CHINA – The National Health Commission of China (NHC) and the State Administration for Market Regulation (SAMR) have jointly announced the adoption of 47 new national food safety standards (Guo Biao standards – GB) along with amendments to existing documents.

These standards are set to have far-reaching implications not only for domestic food products but also for imports entering the Chinese market.

The recent implementation of new standards in the food industry includes several key highlights. One notable standard is the Dairy Products Standard (GB 19644-2024), which establishes technical requirements for milk powder and modified milk powder products.

These requirements cover aspects such as raw materials, organoleptic properties, physico-chemical parameters, impurities, mycotoxins, microorganisms, and labeling, and became effective from February 2025.
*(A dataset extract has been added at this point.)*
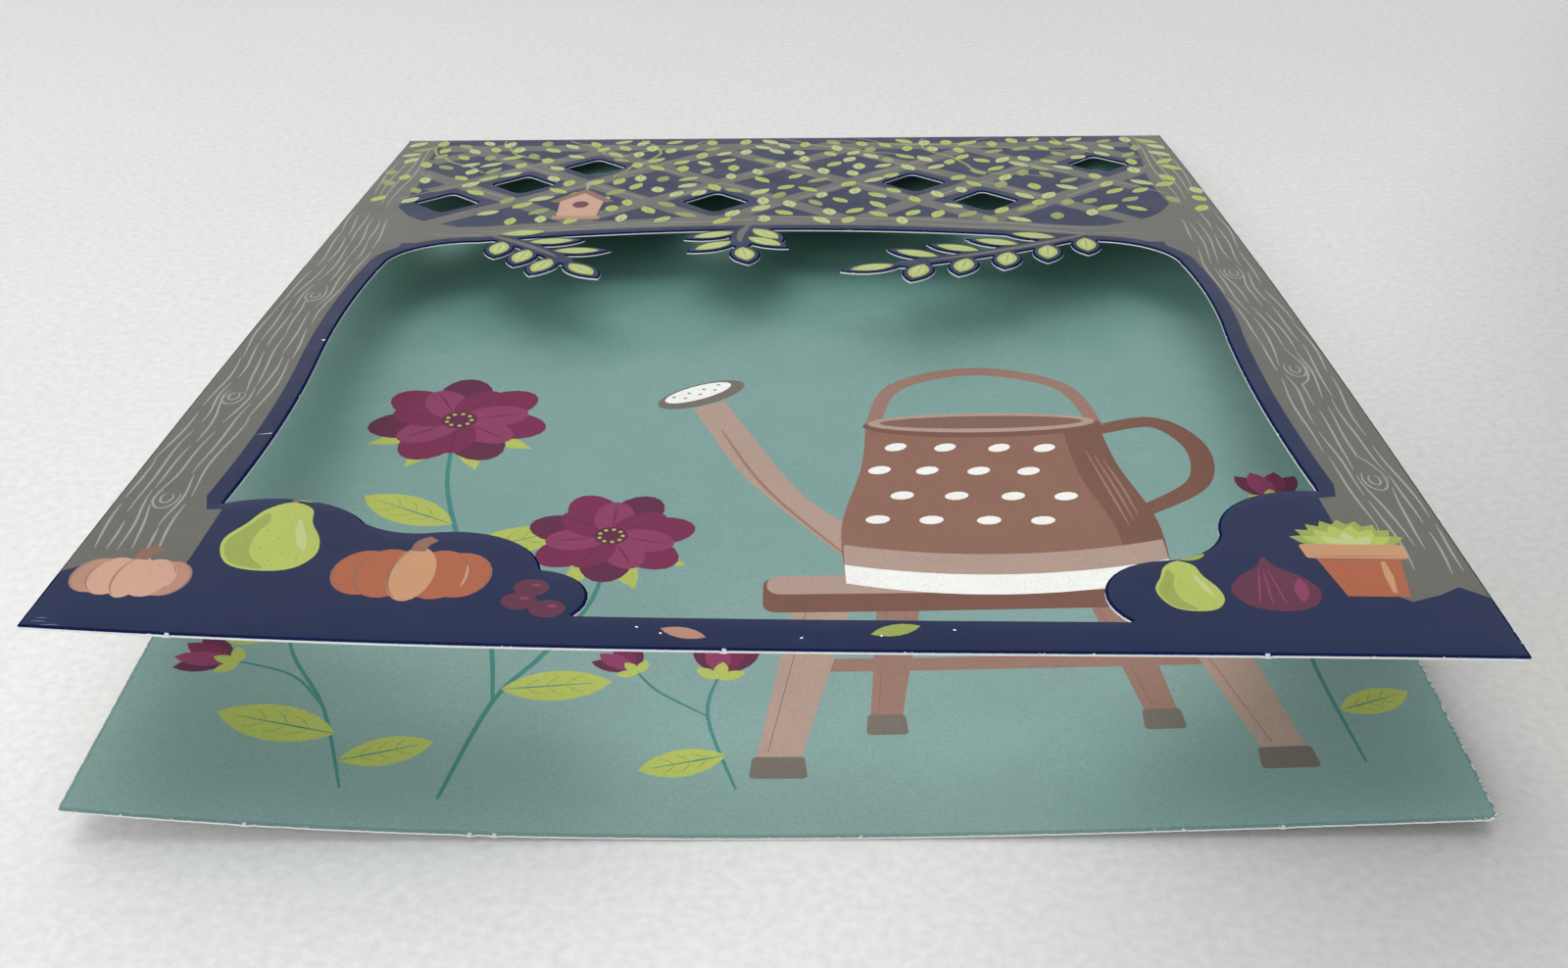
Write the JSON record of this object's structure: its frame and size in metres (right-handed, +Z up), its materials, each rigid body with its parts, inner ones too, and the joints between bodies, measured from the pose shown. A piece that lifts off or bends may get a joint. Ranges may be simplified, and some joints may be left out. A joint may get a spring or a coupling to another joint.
{
  "type": "greeting card",
  "caption": "Folded greeting card lying half open, with a die-cut window in its front cover, lattice gaps and a printed garden scene inside.",
  "frame": {"origin": "on the table under the middle of the card's bounding box", "axes": "+Z up from the table, +Y from the open front towards the fold, +X to the right seen from the open front"},
  "size_m": [0.127, 0.1778, 0.0227],
  "materials": {
    "printed_card": "printed card: satin coated outside, uncoated matte inside, white cut edges"
  },
  "bodies": {
    "root": {"folded_card": "printed_card"}
  },
  "joints": []
}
Another significant standard, the Materials in Contact with Food (GB 4806.15-2024), imposes additional restrictions on adhesives used in food contact materials, emphasizing physico-chemical parameters and labeling requirements, also effective from February 2025.

The Quality and Safety Testing Methods standards include protocols for determining relative density, content of substances like arsenic, nickel, chlorpropanol, glycidyl esters, dioxin, lactoferrin, and residual solvent content in food contact materials, effective from February 2024.

The Microbiological Testing standards, encompassing 16 standards, focus on testing for pathogens such as Salmonella, Cronobacter, E. coli toxin, and outline sampling requirements for various food products, effective from August 2024.

Lastly, the Food Additives Standards comprise 22 standards, with the main Standard on Food Additives (GB 2760-2024) effective from February 2025, and others governing technical requirements and test methods effective from August 2024.

It’s worth noting that these standards are not limited to domestic producers but also apply to imported food products, emphasizing China’s commitment to ensuring high food safety standards across its market.

Mandatory nature and global significance

China’s food safety standards are classified into mandatory and recommendatory categories, with the former having the force of law. These standards cover a wide array of issues such as contaminants, pesticides, food additives, labeling, packaging, and manufacturing practices.

The prefix code “GB” indicates the mandatory nature of the standards, highlighting their crucial role in protecting human health and ensuring food safety.